Data section

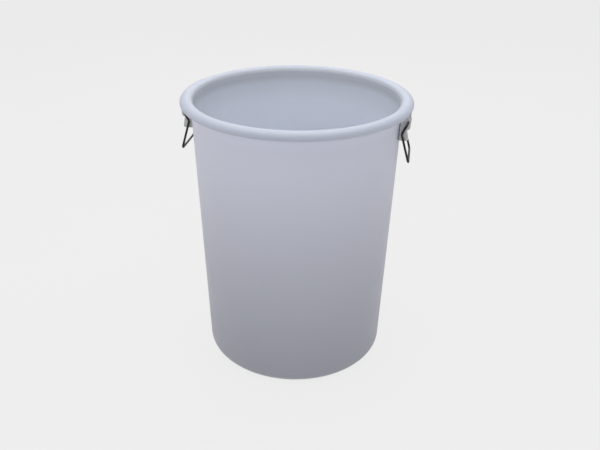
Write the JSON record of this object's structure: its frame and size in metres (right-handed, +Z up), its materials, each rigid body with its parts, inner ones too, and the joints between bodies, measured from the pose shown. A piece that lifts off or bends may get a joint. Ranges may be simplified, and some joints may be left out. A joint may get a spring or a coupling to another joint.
{
  "type": "plastic open head drum",
  "caption": "Tapered round open head drum of white moulded plastic with a rolled rim and two drop-down wire bails hung in steel ear brackets under the rim.",
  "frame": {"origin": "centre of the foot ring, on the surface that the drum stands on", "axes": "+Z up along the drum axis; the bails hang on the +X and -X sides; +Y is one of the two plain sides"},
  "size_m": [0.5278, 0.5278, 0.65],
  "materials": {
    "drum_plastic": "natural white polyethylene, waxy, low gloss",
    "bracket_steel": "dull galvanised pressed sheet",
    "bail_wire": "black enamelled wire, worn at the hinge and grip",
    "bolt_steel": "zinc plated",
    "inner_steel": "bright stainless"
  },
  "bodies": {
    "drum": {"drum_body": "drum_plastic", "ear_bracket_right": "bracket_steel", "backing_plate_right": "inner_steel", "bolt_right_1": "bolt_steel", "bolt_right_2": "bolt_steel", "bolt_right_3": "bolt_steel", "bolt_right_4": "bolt_steel", "nut_right_1": "inner_steel", "nut_right_2": "inner_steel", "nut_right_3": "inner_steel", "nut_right_4": "inner_steel", "ear_bracket_left": "bracket_steel", "backing_plate_left": "inner_steel", "bolt_left_1": "bolt_steel", "bolt_left_2": "bolt_steel", "bolt_left_3": "bolt_steel", "bolt_left_4": "bolt_steel", "nut_left_1": "inner_steel", "nut_left_2": "inner_steel", "nut_left_3": "inner_steel", "nut_left_4": "inner_steel"},
    "bail_right": {"bail_right": "bail_wire"},
    "bail_left": {"bail_left": "bail_wire"}
  },
  "joints": [
    {"name": "bail_right_hinge", "type": "hinge", "parent": "drum", "child": "bail_right", "pos_m": [0.2544, 0, 0.6125], "axis": [0, -1, 0], "range_deg": [-12, 187]},
    {"name": "bail_left_hinge", "type": "hinge", "parent": "drum", "child": "bail_left", "pos_m": [-0.2544, 0, 0.6125], "axis": [0, 1, 0], "range_deg": [-12, 187]}
  ]
}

Your instructions
Give back each line above precisely as it stands.

Result of this exercise
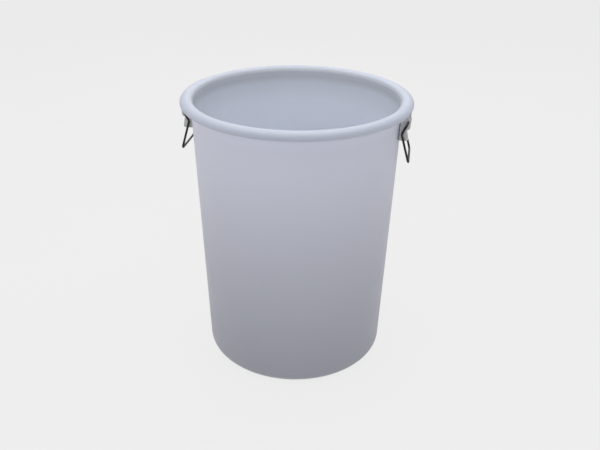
Write the JSON record of this object's structure: its frame and size in metres (right-handed, +Z up), its materials, each rigid body with its parts, inner ones too, and the joints between bodies, measured from the pose shown. A piece that lifts off or bends may get a joint. Ranges may be simplified, and some joints may be left out. A joint may get a spring or a coupling to another joint.
{
  "type": "plastic open head drum",
  "caption": "Tapered round open head drum of white moulded plastic with a rolled rim and two drop-down wire bails hung in steel ear brackets under the rim.",
  "frame": {"origin": "centre of the foot ring, on the surface that the drum stands on", "axes": "+Z up along the drum axis; the bails hang on the +X and -X sides; +Y is one of the two plain sides"},
  "size_m": [0.5278, 0.5278, 0.65],
  "materials": {
    "drum_plastic": "natural white polyethylene, waxy, low gloss",
    "bracket_steel": "dull galvanised pressed sheet",
    "bail_wire": "black enamelled wire, worn at the hinge and grip",
    "bolt_steel": "zinc plated",
    "inner_steel": "bright stainless"
  },
  "bodies": {
    "drum": {"drum_body": "drum_plastic", "ear_bracket_right": "bracket_steel", "backing_plate_right": "inner_steel", "bolt_right_1": "bolt_steel", "bolt_right_2": "bolt_steel", "bolt_right_3": "bolt_steel", "bolt_right_4": "bolt_steel", "nut_right_1": "inner_steel", "nut_right_2": "inner_steel", "nut_right_3": "inner_steel", "nut_right_4": "inner_steel", "ear_bracket_left": "bracket_steel", "backing_plate_left": "inner_steel", "bolt_left_1": "bolt_steel", "bolt_left_2": "bolt_steel", "bolt_left_3": "bolt_steel", "bolt_left_4": "bolt_steel", "nut_left_1": "inner_steel", "nut_left_2": "inner_steel", "nut_left_3": "inner_steel", "nut_left_4": "inner_steel"},
    "bail_right": {"bail_right": "bail_wire"},
    "bail_left": {"bail_left": "bail_wire"}
  },
  "joints": [
    {"name": "bail_right_hinge", "type": "hinge", "parent": "drum", "child": "bail_right", "pos_m": [0.2544, 0, 0.6125], "axis": [0, -1, 0], "range_deg": [-12, 187]},
    {"name": "bail_left_hinge", "type": "hinge", "parent": "drum", "child": "bail_left", "pos_m": [-0.2544, 0, 0.6125], "axis": [0, 1, 0], "range_deg": [-12, 187]}
  ]
}